The Model 3 is the fastest nearly fully charged (85%+) with Track Mode on. However, there isn’t a massive drop off in laptime until you get below ~55-60%.

The ABS works really well here as long as you flirt with the edge of the brakes. If you leg-press the brake pedal, the ABS will NOT work well and braking distances will be extended as the car freaks out with line pressures.

Stability control tends to be a hindrance when you’re doing something it deems dangerous. Examples of that would be having excessive steering input, or percieving yaw with the steering wheel mostly straight. So it’s best to drive inside the limits of the tires, as if you drive it on the ragged edge the stability control will clamp down (literally) and scrub any extra speed you might have found.

Track mode at this track generally gets you one really fast lap and another that is pretty close.
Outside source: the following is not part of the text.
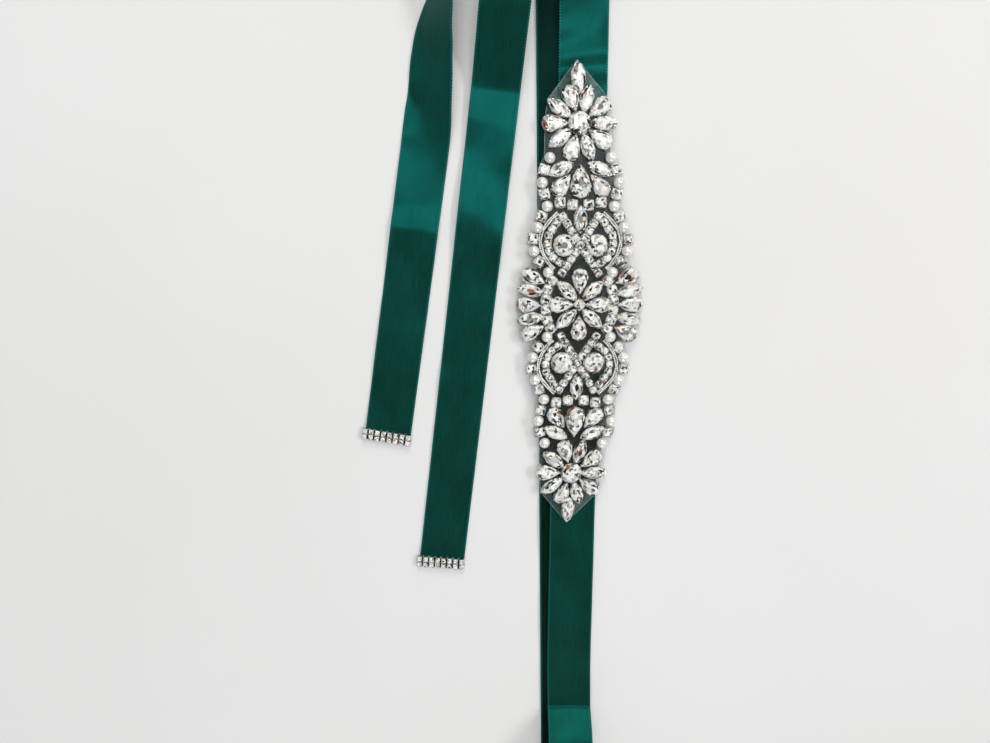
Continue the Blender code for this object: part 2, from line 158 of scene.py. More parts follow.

Certainly, you can’t get 3 flyers in. If you make a big mistake it is worthwhile to just abort the lap and run at a slow pace, using no regen and as little power as possible while ensuring you’re not in anyone’s way. A slow lap around this track can be close to 3 minutes, and with very little battery load that is more than enough time for the car to cool down and give you a really strong flyer lap again.

Wrapping Up

I hope this helps some of you all find a couple of tenths or even seconds. I suggest watching the video and reading through this a few times over well in advance of the track day, as generally this stuff soaks in best when left overnight to marinate.

Enjoy and have fun, as always please let us know if there is anything we can do to help you, and thank you for your efforts to spread the adoption of clean cars!